__Task goal__:
Using the listing below, set down each line from the line containing "(TILT_AXIS.x, TILT_AXIS.y, TILT_AXIS.z))" through the line containing "bpy.data.objects.remove(obj)", both ends included, exactly and with nothing added.

# # #

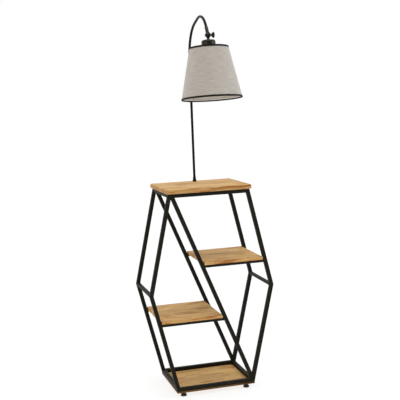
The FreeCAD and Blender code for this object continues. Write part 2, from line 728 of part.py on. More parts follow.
def clamp_ring():
    """Threaded ring that holds the shade against the holder."""
    start = FITTER_SEAT + FITTER_THICKNESS
    bore = HOLDER_SLEEVE_DIAMETER / 2.0 + FIT
    outer = CLAMP_RING_DIAMETER / 2.0
    return head_turned([(bore, start), (outer - 1.0, start), (outer, start + 1.0),
                        (outer, start + CLAMP_RING_HEIGHT - 1.0), (outer - 1.0, start + CLAMP_RING_HEIGHT),
                        (bore, start + CLAMP_RING_HEIGHT)])


BULB_TIP = SHELL_START + CONTACT_HEIGHT + CONTACT_GAP
GLASS_TOP = BULB_TIP + BULB_CAP_LENGTH - 2.0


def bulb_cap():
    """Thin metal cap of the bulb, closed at its tip."""
    outer, tip = BULB_CAP_DIAMETER / 2.0, CONTACT_DIAMETER / 2.0
    wall = BULB_CAP_WALL
    skirt = BULB_TIP + BULB_CAP_LENGTH
    shoulder = BULB_TIP + 4.0
    return head_turned([(0, BULB_TIP), (tip, BULB_TIP), (outer, shoulder), (outer, skirt),
                        (outer - wall, skirt), (outer - wall, shoulder + wall),
                        (tip, BULB_TIP + wall), (0, BULB_TIP + wall)])


def bulb_outline(inset):
    """Edges of the bulb's glass in the RZ plane: neck, tangent flank and globe."""
    neck, globe = BULB_NECK_DIAMETER / 2.0 - inset, BULB_DIAMETER / 2.0 - inset
    neck_end = GLASS_TOP + 6.0
    centre = GLASS_TOP + BULB_CENTRE
    reach = math.hypot(neck, centre - neck_end)
    touch = math.atan2(neck, centre - neck_end) + math.acos(globe / reach)
    tangent = V(globe * math.sin(touch), 0, globe * math.cos(touch) - centre)
    middle_angle = (touch + math.pi) / 2.0
    middle = V(globe * math.sin(middle_angle), 0, globe * math.cos(middle_angle) - centre)
    bottom = V(0, 0, -centre - globe)
    points = [V(0, 0, -GLASS_TOP), V(neck, 0, -GLASS_TOP), V(neck, 0, -neck_end), tangent]
    edges = [Part.LineSegment(a, b).toShape() for a, b in zip(points, points[1:])]
    edges.append(Part.Arc(tangent, middle, bottom).toShape())
    edges.append(Part.LineSegment(bottom, points[0]).toShape())
    return Part.Face(Part.Wire(edges)).revolve(V(0, 0, 0), V(0, 0, 1), 360)


def bulb_glass():
    """Thin globe, open at its neck inside the cap."""
    return moved(bulb_outline(0.0).cut(bulb_outline(GLASS)), HEAD_PLACE)


# ---------------------------------------------------------------- shade

def shade_fabric():
    top, bottom = SHADE_TOP + TRIM, SHADE_TOP + SHADE_HEIGHT - TRIM
    inset = TRIM + SHADE_FABRIC
    return head_turned([(shade_radius(top, TRIM), top), (shade_radius(bottom, TRIM), bottom),
                        (shade_radius(bottom, inset), bottom), (shade_radius(top, inset), top)])


def edge_tape(edge, inwards):
    """Tape folded over one edge of the fabric; inwards is the way from the edge to the middle."""
    fold, end = edge + inwards * TRIM, edge + inwards * TRIM_HEIGHT
    inner = TRIM + SHADE_FABRIC
    return head_turned([(shade_radius(edge, 0), edge), (shade_radius(end, 0), end),
                        (shade_radius(end, TRIM), end), (shade_radius(fold, TRIM), fold),
                        (shade_radius(fold, inner), fold), (shade_radius(end, inner), end),
                        (shade_radius(end, inner + TRIM), end), (shade_radius(edge, inner + TRIM), edge)])


def shade_trims():
    return group([edge_tape(SHADE_TOP, 1), edge_tape(SHADE_TOP + SHADE_HEIGHT, -1)])


RING_OFFSET = TRIM_HEIGHT + RING_WIRE / 2.0 + RING_GAP
TOP_RING = SHADE_TOP + RING_OFFSET
BOTTOM_RING = SHADE_TOP + SHADE_HEIGHT - RING_OFFSET


def ring_radius(distance):
    """Radius of a wire ring that lies against the inside of the fabric."""
    slope = (SHADE_BOTTOM_DIAMETER - SHADE_TOP_DIAMETER) / 2.0 / SHADE_HEIGHT
    wire = RING_WIRE / 2.0 * math.hypot(1.0, slope)
    return shade_radius(distance, TRIM + SHADE_FABRIC + RING_GAP) - wire


def wire_ring(distance):
    return Part.makeTorus(ring_radius(distance), RING_WIRE / 2.0, V(0, 0, -distance))


def shade_carrier():
    """Top ring, spider arms and the plate that sits on the lamp holder, welded together."""
    bore, plate = HOLDER_SLEEVE_DIAMETER / 2.0 + FIT, FITTER_DIAMETER / 2.0
    seat = FITTER_SEAT
    carrier = turned([(bore, -seat), (plate, -seat), (plate, -seat - FITTER_THICKNESS),
                      (bore, -seat - FITTER_THICKNESS)])
    carrier = carrier.fuse(wire_ring(TOP_RING))
    inner = V(plate - RING_WIRE, 0, -seat - FITTER_THICKNESS / 2.0)
    outer = V(ring_radius(TOP_RING), 0, -TOP_RING)
    arm = rod(RING_WIRE, inner, outer)
    holder = Part.makeCylinder(HOLDER_DIAMETER / 2.0 + FIT, seat)
    holder.translate(V(0, 0, -seat))
    arm = arm.cut(holder)
    for index in range(SPIDER_ARMS):
        turn = FreeCAD.Rotation(V(0, 0, 1), 90.0 + index * 360.0 / SPIDER_ARMS)
        carrier = carrier.fuse(moved(arm, FreeCAD.Placement(V(0, 0, 0), turn)))
    return moved(carrier.removeSplitter(), HEAD_PLACE)


# ---------------------------------------------------------------- all nodes

def main():
    os.makedirs("parts", exist_ok=True)

    for name, y0, y1 in (("front", -HALF_DEPTH, -INNER_Y), ("back", INNER_Y, HALF_DEPTH)):
        for index, member in enumerate(MEMBERS):
            tube = hexagon_tube(index, y0, y1)
            if member == "bottom_rail":
                for x, y in BASE_SCREW_PLACES:
                    tube = tube.cut(base_screw(x, y))
            export(tube, name + "_" + member)
        export(diagonal_tube(y0, y1), name + "_diagonal")

    for name, side in (("left", -1), ("right", 1)):
        export(top_side_rail(side), "top_side_rail_" + name)
        export(side_tube(CORNER_BASE_X, side, BASE_Z, TUBE), "bottom_side_rail_" + name)
        export(side_tube(KNEE_OUTER_X, side, KNEE_Z, KNEE_BAR_HEIGHT), "knee_bar_" + name)

    for name, top, right in (("upper", UPPER_SHELF_TOP, True), ("lower", LOWER_SHELF_TOP, False)):
        export(shelf_supports(top, right), name + "_shelf_supports")
        export(shelf_board(top, right), name + "_shelf")
    export(shelf_screws(), "shelf_screws")

    export(top_board(), "top_board")
    export(top_screws(), "top_board_screws")
    export(base_board(), "base_board")
    export(group([base_screw(x, y) for x, y in BASE_SCREW_PLACES]), "base_board_screws")

    export(group([foot_insert(*foot_place(name)) for name in FOOT_PLACES]), "foot_inserts")
    for name in FOOT_PLACES:
        export(foot(*foot_place(name)), "foot_" + name)

    export(pole(), "pole")
    export(along_pole(LEAD_DIAMETER, POLE_FOOT - OUTLET_LIP, POLE_STOP), "pole_lead")
    export(pole_collar(), "pole_collar")
    export(pole_washer(), "pole_washer")
    export(pole_nut(), "pole_nut")
    export(cord_outlet(), "cord_outlet")

    export(arm_ferrule(), "arm_ferrule")
    export(knuckle_upper(), "knuckle_upper")
    export(knuckle_washer(), "knuckle_washer")
    export(knuckle_lower(), "knuckle_lower")
    export(knuckle_nut(), "knuckle_nut")
    export(wing_screw(), "wing_screw")

    export(holder_cap(), "holder_cap")
    export(lamp_holder(), "lamp_holder")
    export(contact_block(), "contact_block")
    export(centre_contact(), "centre_contact")
    export(head_lead(), "head_lead")
    export(screw_shell(), "screw_shell")
    export(clamp_ring(), "shade_clamp_ring")
    export(bulb_cap(), "bulb_cap")
    export(bulb_glass(), "bulb_glass")

    export(shade_carrier(), "shade_carrier")
    export(moved(wire_ring(BOTTOM_RING), HEAD_PLACE), "shade_bottom_ring")
    export(shade_fabric(), "shade_fabric")
    export(shade_trims(), "shade_trims")

    print("tilt axis at %.2f %.2f %.2f" % (TILT_AXIS.x, TILT_AXIS.y, TILT_AXIS.z))
    for name in FOOT_PLACES:
        print("foot %s at %.2f %.2f" % ((name,) + foot_place(name)))


main()
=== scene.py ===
"""Dresses the shelf floor lamp: finishes for its frame, boards and fittings, and its fine pieces.

Places are in metres and in the frame's own axes: Z up, -Y to the front, X to the right. Outlines
are written in millimetres.
"""

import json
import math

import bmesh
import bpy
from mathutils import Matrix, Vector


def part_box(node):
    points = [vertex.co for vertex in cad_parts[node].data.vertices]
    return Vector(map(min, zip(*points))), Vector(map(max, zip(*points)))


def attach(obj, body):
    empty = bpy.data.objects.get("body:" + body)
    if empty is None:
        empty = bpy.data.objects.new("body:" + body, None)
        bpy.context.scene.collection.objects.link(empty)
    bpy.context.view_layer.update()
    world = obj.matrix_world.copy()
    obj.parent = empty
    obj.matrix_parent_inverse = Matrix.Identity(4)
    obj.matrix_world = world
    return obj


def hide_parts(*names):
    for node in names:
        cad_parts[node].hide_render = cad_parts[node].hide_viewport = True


bl_info = {
    "name": "Shelf floor lamp",
    "version": (1, 0, 0),
    "blender": (4, 5, 0),
    "location": "3D View > Sidebar > Shelf lamp",
    "description": "Finishes and fine pieces of a floor lamp on a hexagonal shelf frame",
    "category": "Object",
}

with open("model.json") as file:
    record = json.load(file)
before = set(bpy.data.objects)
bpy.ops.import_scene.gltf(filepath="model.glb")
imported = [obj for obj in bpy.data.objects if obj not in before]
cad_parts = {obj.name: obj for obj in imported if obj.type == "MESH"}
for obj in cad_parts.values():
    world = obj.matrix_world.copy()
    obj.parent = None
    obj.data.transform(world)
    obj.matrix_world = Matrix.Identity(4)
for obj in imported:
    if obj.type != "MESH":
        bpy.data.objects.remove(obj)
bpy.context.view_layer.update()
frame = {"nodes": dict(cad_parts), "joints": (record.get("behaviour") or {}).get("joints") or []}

MM = 0.001
FULL_TURN = 2.0 * math.pi
QUARTER_TURN = math.pi / 2.0
WHITE = (1.0, 1.0, 1.0)
TILT_AXIS = Vector(next(j["pos_m"] for j in frame["joints"] if j["name"] == "head_tilt"))
TUBE_WORDS = ("rail", "leg", "diagonal", "knee_bar", "supports")
FEET = sorted(set(name for name in frame["nodes"] if name.startswith("foot_")) - {"foot_inserts"})
BRIGHT_NODES = ("pole_washer", "pole_nut", "foot_inserts", "base_board_screws")
LEAD_NODES = ("pole_lead", "head_lead")
BOARDS = {   # each board, and the tone of its upright edges: partly stain, partly painted shade
    "top_board": (0.86, 0.76, 0.68),
    "upper_shelf": (1.0, 0.92, 0.86),
    "lower_shelf": (1.0, 0.9, 0.8),
    # The base board's very dark edge is partly stained edge, partly painted shade under the frame.
    "base_board": (0.26, 0.17, 0.1),
}
BOTTOM_RAIL, TOP_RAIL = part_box("front_bottom_rail"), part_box("front_top_rail")
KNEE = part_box("front_lower_right_leg")[1]
TUBE = TOP_RAIL[1].z - TOP_RAIL[0].z
FRONT_Y, BACK_Y = TOP_RAIL[0].y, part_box("back_top_rail")[1].y

# The shade, in millimetres down the head's axis from the tilt axis.
SHADE_TOP = 44.0
SHADE_HEIGHT = 192.5
SHADE_TOP_RADIUS = 73.25
SHADE_BOTTOM_RADIUS = 114.5
RING_INSET = 6.6
TAPE_HEIGHT = 7.0
TAPE_FOLD = 4.9


# ---- sizes and colours

def angle(name, description, degrees):
    return bpy.props.FloatProperty(
        name=name, description=description, default=math.radians(degrees), subtype="ANGLE")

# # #

__Result of this task__:
    print("tilt axis at %.2f %.2f %.2f" % (TILT_AXIS.x, TILT_AXIS.y, TILT_AXIS.z))
    for name in FOOT_PLACES:
        print("foot %s at %.2f %.2f" % ((name,) + foot_place(name)))


main()
=== scene.py ===
"""Dresses the shelf floor lamp: finishes for its frame, boards and fittings, and its fine pieces.

Places are in metres and in the frame's own axes: Z up, -Y to the front, X to the right. Outlines
are written in millimetres.
"""

import json
import math

import bmesh
import bpy
from mathutils import Matrix, Vector


def part_box(node):
    points = [vertex.co for vertex in cad_parts[node].data.vertices]
    return Vector(map(min, zip(*points))), Vector(map(max, zip(*points)))


def attach(obj, body):
    empty = bpy.data.objects.get("body:" + body)
    if empty is None:
        empty = bpy.data.objects.new("body:" + body, None)
        bpy.context.scene.collection.objects.link(empty)
    bpy.context.view_layer.update()
    world = obj.matrix_world.copy()
    obj.parent = empty
    obj.matrix_parent_inverse = Matrix.Identity(4)
    obj.matrix_world = world
    return obj


def hide_parts(*names):
    for node in names:
        cad_parts[node].hide_render = cad_parts[node].hide_viewport = True


bl_info = {
    "name": "Shelf floor lamp",
    "version": (1, 0, 0),
    "blender": (4, 5, 0),
    "location": "3D View > Sidebar > Shelf lamp",
    "description": "Finishes and fine pieces of a floor lamp on a hexagonal shelf frame",
    "category": "Object",
}

with open("model.json") as file:
    record = json.load(file)
before = set(bpy.data.objects)
bpy.ops.import_scene.gltf(filepath="model.glb")
imported = [obj for obj in bpy.data.objects if obj not in before]
cad_parts = {obj.name: obj for obj in imported if obj.type == "MESH"}
for obj in cad_parts.values():
    world = obj.matrix_world.copy()
    obj.parent = None
    obj.data.transform(world)
    obj.matrix_world = Matrix.Identity(4)
for obj in imported:
    if obj.type != "MESH":
        bpy.data.objects.remove(obj)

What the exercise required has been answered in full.